The North - Regional Highlights

  1. Fracturing Ice
  2. Orcas trapped with nowhere to go
  3. Good Ice Road Year
  4. Record Spring Snowfall
  5. Northern Heat Wave

1. Fracturing Ice

This past spring, the ice in Canada’s western Arctic ripped open in a massive “fracturing event” that then spread like a wave across 1,000 km of the Beaufort Sea. Huge leads of water – some more than 500 km long and as much as 70 km across – opened up from Alaska to Canada’s Arctic islands as the massive ice sheet cracked. Pushed around by strong winds and currents, the majority of the ice was thinner and weaker, responding more readily to atmospheric-ocean forces.
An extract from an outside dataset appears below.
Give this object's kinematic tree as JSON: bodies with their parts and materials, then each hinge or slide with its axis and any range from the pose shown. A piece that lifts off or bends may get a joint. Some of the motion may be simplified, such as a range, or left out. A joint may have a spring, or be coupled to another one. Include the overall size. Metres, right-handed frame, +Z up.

2. Orcas trapped with nowhere to go

On January 8, shifting ice near Inukjuak on Hudson Bay trapped a dozen killer whales. The panicked and stressed whales attempted to come up to the surface all at once, gasping for air, but the breathing hole was too small for the number of whales. A cold snap two days before froze the bay, which was much later than normal.  Most of the whales escaped within two days, much to the delight of residents and countless others from around the globe who had been following the saga through news reports and social media.

3. Good Ice Road Year

Colder-than-normal weather early in the winter meant more favourable ice conditions for constructing and maintaining winter ice roads. The ice was nearly 1 metre thick, much thicker than in most years at the roads’ openings. January was the coldest in Yellowknife since 2004 with extreme lows dipping below –40°C on three days, including -42°C on January 31. Ice road users were able to carry heavier and fuller loads as a result. During the 2013 season, 230,000 tonnes of goods and equipment were driven along the Tibbitt-to-Contwoyto winter road to the Ekati diamond mines – 10 per cent more than 2012.

4. Record Spring Snowfall

A persistent and extremely slow-moving low-pressure system over Hudson Bay brought streams of precipitation to parts of the Hudson Bay coast beginning in mid-May. A massive three-day snowfall dumped an incredible 92 cm of snow at Rankin Inlet – about 75 per cent of the hamlet’s average annual snowfall. Equally important was that the snow was heavy and wet. Veteran Environment Canada meteorologist Yvonne Bilan-Wallace couldn’t recall such a dump of snow in the Arctic in her 33-year career as an Arctic meteorologist. Because of the snow, a radio station in Rankin was unreachable and a fishing derby was postponed.

5. Northern Heat Wave

Canada’s North experienced record heat during the first half of August. Temperatures in Nunavut were particularly warm with Kugluktuk reaching 29.3°C on August 12 and 13, setting records for six consecutive days. Normal daily highs in the hamlet are about 13°C. Baker Lake also set a new record on August 12 with temperatures climbing to 26.7°C, only to exceed that with another record on August 15 at 29.2°C. Coral Harbour also beat its record high set in 1966 by about two degrees, averaging 22°C. In the Northwest Territories, the town of Inuvik exceeded 30°C on August 8, eclipsing the daily record by more than two degrees.